2018 Indian Kannada-language romantic comedy film

Orange is a 2018 Indian Kannada-language romantic comedy film directed by Prashant Raj and produced by Naveen starring Ganesh in the lead, making it a second collaboration after Zoom (2016), alongside Priya Anand. The supporting cast features Dev Gill, Sadhu Kokila, Ravishankar Gowda, Rangayana Raghu and Avinash among others. The music is scored by S. Thaman and cinematography is by Santhosh Rai Pathaje.

The film team has shot three songs and few montage scenes across several cities of the Europe continent. The film released across Karnataka on 7 December 2018. The film marks the first ever venture in Kannada cinema to have been acquired by the Amazon Prime prior to its release.

==Plot==
Santhosh is a Robin Hood who gets released from prison and boards a train for his village. Santhosh meets Radha and become friends, where she tells him that she is in love with her boyfriend Prashanth, but her father Huli Veeraiah disapproves. Santhosh leaves the train to catch the thief who stole Radha's bracelet, but Radha misunderstands that Santhosh has reached his destination where she gives his bag and belongings and bid farewell.
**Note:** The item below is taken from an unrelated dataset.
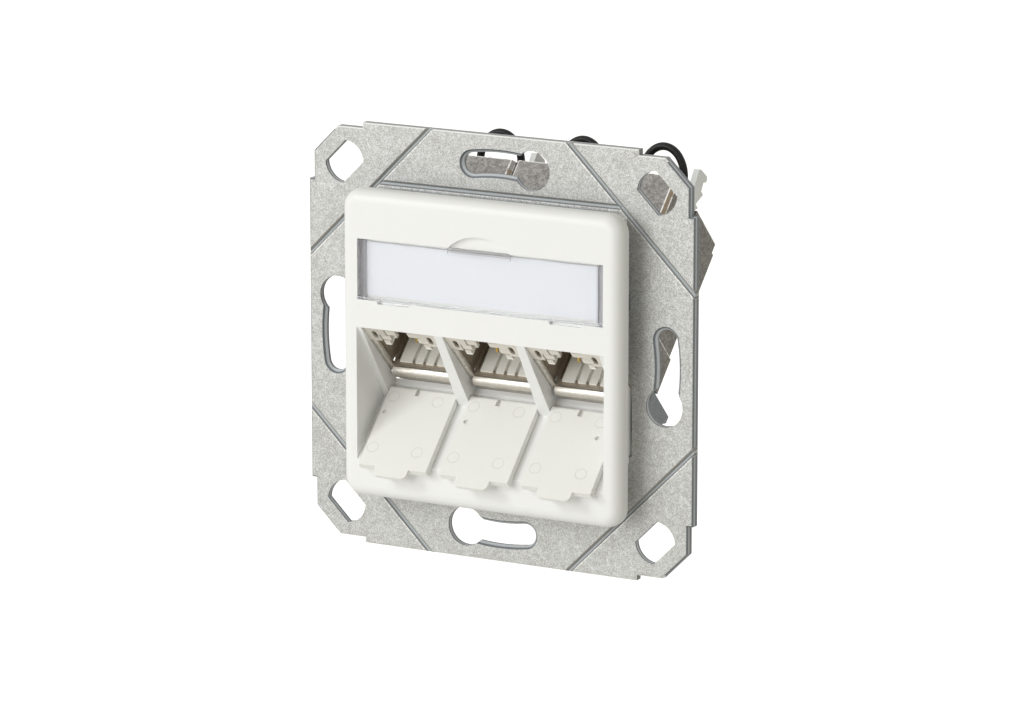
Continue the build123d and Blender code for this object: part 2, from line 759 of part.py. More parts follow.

Santhosh tries unsuccessfully to find her where he goes to Huli Veeraiah's house and the family lets Santhosh to stay at their house after they misunderstands him to be Radha's boyfriend. One day, Radha arrives back and the family fixes her marriage with Santhosh. In the village festival, Narasimha is a gangster and Huli Veeraiah's rival who tries to trouble Radha, but is saved by Santhosh. A comical events occur in the house as Prashanth and his family arrive.

Radha learns about Santhosh's identity and soon falls in love with him. One night, a group of thieves barge into Huli Veeraiah's house and steals necklaces from the house, where Santhosh becomes the suspect and is thrown out of the house. Narasimha starts to trouble Huli Veeraiah again at Radha's marriage, where he shows the captured Santhosh to instill fear in them.

However, Huli Veeraiah doesn't budge and insults Santhosh calling him as a thief, but Santhosh's grandmother intervenes and reveals that Santhosh was stealing money to run an orphanage and old-age home for the poor and depressed people. Santhosh wakes up and fights Narasimha, where he gets him arrested. Huli Veeraiah apologize to Santhosh and unites him with Radha, leaving Prashanth devastated.

==Cast==

- Ganesh as Santhosh
- Priya Anand as Radha
- Dev Gill as Narasimha Nayaka
- Sadhu Kokila as Kodanda
- Rangayana Raghu as Giddappa
- Avinash as Huli Veeraiah
- Harish Raj as Prashanth, Giddappa's son
- Joy Badlani
- Padmaja Rao as Radha's mother
- Meghana Khushi as Rukmini, Radha's sister
- Ravishankar Gowda as Rukmini's husband
- Sathyabhama as Gowramma, Radha's grandmother
- Tota Roy Chowdhury
- Srinivasa Gowda as V. Govind, a Police constable
- Vanishree as Dr. Sudha
- Girish Shivanna as Muniyyappa, a thief
- K. V. Manjayya as a priest
- Radha Ramachandra as Santosh's grandmother
- Prashant Raj in a cameo appearance as a fortune-teller

==Production==
Terming the film a romcom with a "cute love story", director Prashant Raj stated that the film was named after the orange fruit because it "plays a major role in the film". He added that the protagonists in the film meet because of it. He added that Ganesh who plays the lead role in the film, plays a thief, while Sadhu Kokila plays a wrestler called Undertaker.

The film was Raj and Ganesh's second collaboration after Zoom (2016). Filming began in early February 2018 and later that month Priya Anand was signed to play the female lead opposite Ganesh. In July 2018, a ten-day schedule involving three songs and "montage scenes" were filmed in Europe.

==Soundtrack==

Music composer S. Thaman was finalized to compose the songs for the film even though initially Joshua Sridhar was considered. Thaman had previously collaborated with Prashant Raj's previous venture Zoom (2016). A single track of the film was released first on 25 October 2018 online. The lyrics for the songs have been written by Kaviraj and Prashant Raj.

Tracklist
| No. | Title | Lyrics | Singer(s) | Length |
|---|---|---|---|---|
| 1. | "Orangeu Orangeu" | Kaviraj | Benny Dayal | 3:54 |
| 2. | "Brotheru Brotheru" | Kaviraj | Kaala Bhairava | 3:40 |
| 3. | "Yaaro Yaaro" | Kaviraj | Chinmayi | 3:29 |
| 4. | "Sukumari My Sukumari" | Prashant Raj | Vijay Prakash, Sanjana Kalmanje | 4:23 |
| 5. | "Orange theme" |  | Instrumental | 1:09 |
| Total length: |  |  |  | 19:28 |

==Reception==
S. M. Shashiprasad of Deccan Chronicle stated "Though predictable, the escapades of misplaced romantic scenario, runs swift without any delay which is another reason to grab this Orange filled with decent humour for the weekend."